AUTOPISTA 61 POR EDUARDO JORDÁ

Penitencia estival

En contra de lo que pueda parecer, las vacaciones de verano no son un periodo de felicidad hedonista y de despreocupación indolente. Más bien son todo lo contrario, y si lo pensamos bien, son el equivalente más próximo de la Cuaresma, aunque la nuestra sea una época que no cree en la penitencia ni en la expiación. Porque durante las vacaciones sufrimos la maldición de alcanzar todo lo que hemos estado deseando durante el resto del año.

Mientras trabajamos, mientras soportamos la rutina y la esclavitud del horario laboral, mientras bostezamos en un atasco, soñamos con el descanso, el ocio, los viajes, la familia y la compañía de los amigos. Y lo soportamos todo pensando que pronto llegará la hora de desconectar el despertador y de dedicarnos a hacer sólo lo que de verdad queramos hacer. Y en la parada del autobús, o fichando en la oficina, se nos hace la boca agua porque tenemos la mente puesta en ese tiempo de felicidad prometida. Hasta que de repente llegan las vacaciones y nos encontramos con el descanso, el tiempo libre, los viajes, la familia y los amigos.

Ése es el peor momento, justo cuando nos damos cuenta de que por fin tenemos todo lo que queríamos. Ya tenemos la libertad laboral, y la familia ya está a nuestra disposición, y ya somos dueños de nuestro tiempo (aunque sólo sea durante un mes), y ahora ya podemos hacer todo lo que ha justificado nuestra vida aburrida del resto del año. Ya podemos viajar al país que siempre hemos soñado conocer, o leer ese libro que lleva tanto tiempo esperando en la mesilla de noche, o dedicarle por fin todo el tiempo que se merece a la persona que queremos. Y por fin podemos disfrutar de la familia y de los niños, y jugar con ellos, y pasar largas horas en su compañía. Sí, al fin podemos realizar nuestros sueños.

Y entonces empieza la pesadilla. El viaje al lugar soñado no es lo que habíamos esperado (hay chinches en la cama del hotel o una discoteca que atruena en la calle hasta las tres de la madrugada). Y la convivencia con la persona que queremos nos revela cosas de la otra persona –y de nosotros mismos- que preferiríamos no haber conocido.
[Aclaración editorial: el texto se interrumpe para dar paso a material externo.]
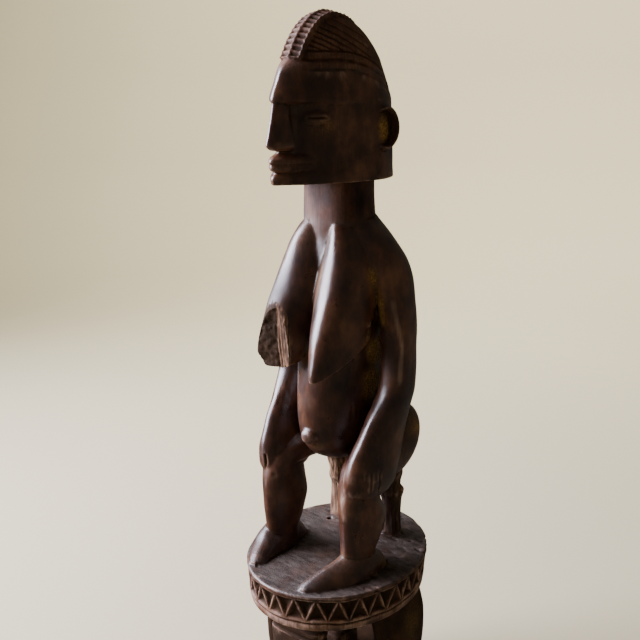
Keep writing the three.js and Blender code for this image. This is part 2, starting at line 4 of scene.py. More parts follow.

Y la plácida convivencia con la familia y los amigos no resulta ser tan agradable ni tan cordial como habíamos creído: hay peleas, y aburrimiento, y maledicencias y rencores que estallan en las cenas del jardín. Y una mañana, cuando sólo llevamos una semana de vacaciones, soñamos sin saber por qué con volver a bostezar aburridos en la parada del autobús.